Page shot whole menageries of other animals with many different rifles and cartridges because the job requires that, but the Mashburn was his go-to gun for just about everything because it was light (for its time), unchanging of zero (very rare for that time), powerful enough for just about everything, and flat-shooting enough for long range.

The truth is that a skillful hunter armed with a rifle of reasonable power can take just about anything with one gun. Grancel Fitz, who was the first man to take all of the Boone and Crockett North American big-game trophies, did it with a Griffin & Howe .30/06 with iron sights. Elgin Gates and C.J. McElroy collected breathtaking numbers of trophies, worldwide, each with a .300 Weatherby Magnum.

You could handily take everything in Africa with a .375 H&H, and I have no doubt that more than one person has done just that. In North America, the .30/06 would do, but I would not be happy using it on big bears. To those of you who would, I cite the case of Hosea Sarber, an Alaska game warden who shot battalions of brown and grizzly bears with a .30/06, but who vanished in southeast Alaska in 1952 and was never found. He may have been done in by someone who didn’t like game wardens, or he may have gone head to head with a bear who did not think much of the .30/06.

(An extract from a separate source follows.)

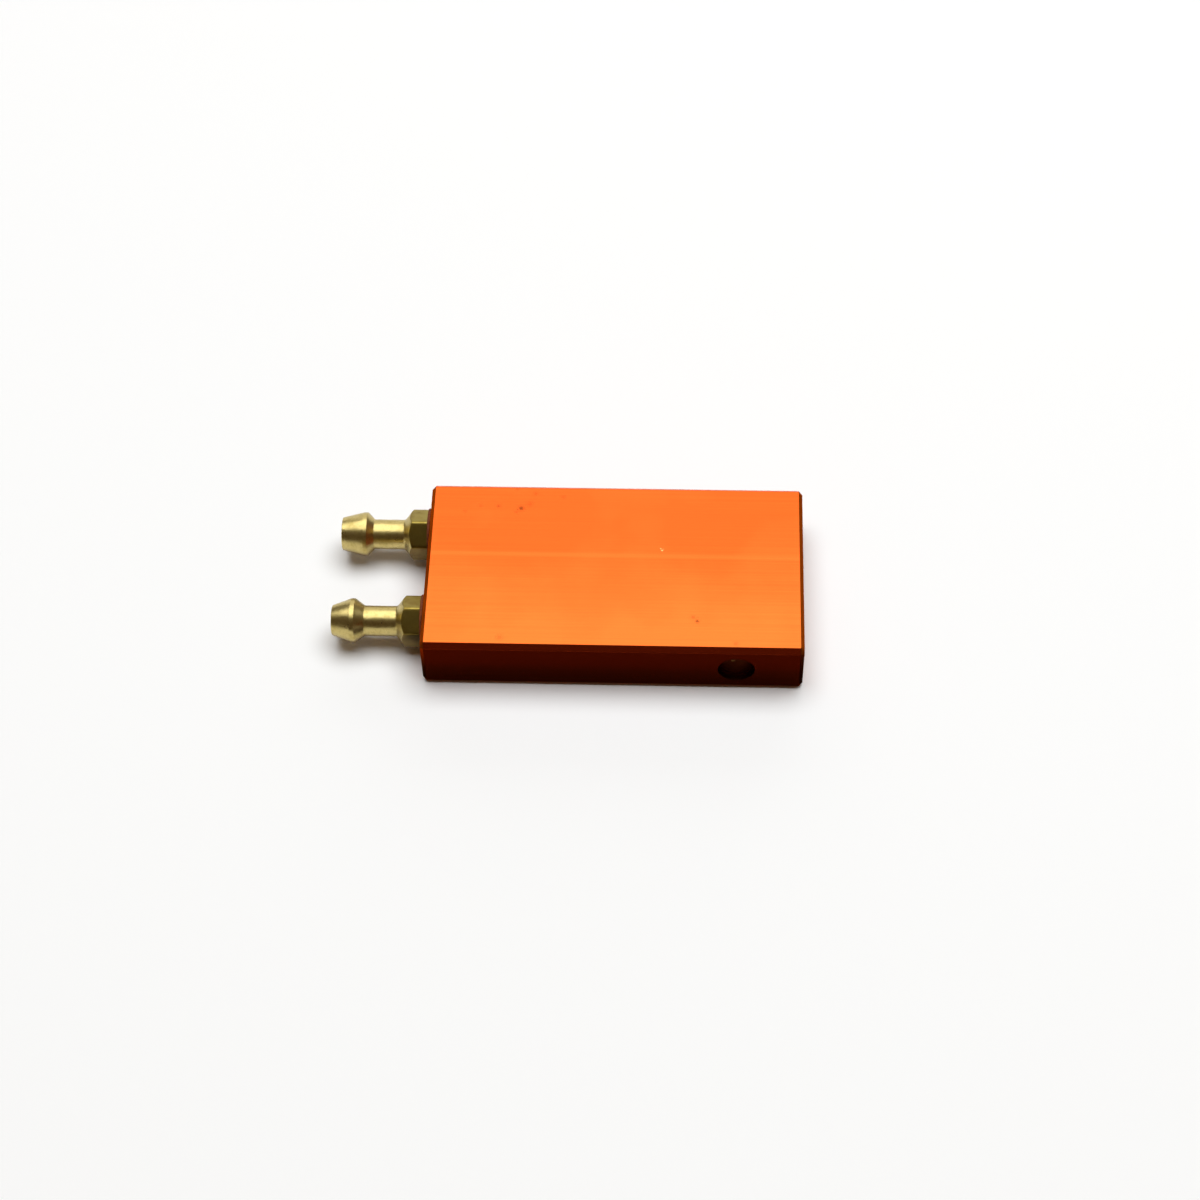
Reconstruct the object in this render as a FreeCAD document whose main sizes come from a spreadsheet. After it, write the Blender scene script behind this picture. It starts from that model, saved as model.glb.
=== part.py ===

My own first choice, if I had to pick one gun for North America, would be the .338. It’s too much for most of what you’ll encounter, but there’s nothing you’ll find in this hemisphere for which it’s marginal. For Africa, of course, the .375 H&H is the ticket. I can’t think of what might come in a decent second.

But why worry? The true solution is to go out and buy lots and lots of rifles of all different calibers. Part of the fun of this business is agonizing over which one to take. Do not deny yourself this pleasure. Part of my income depends on it.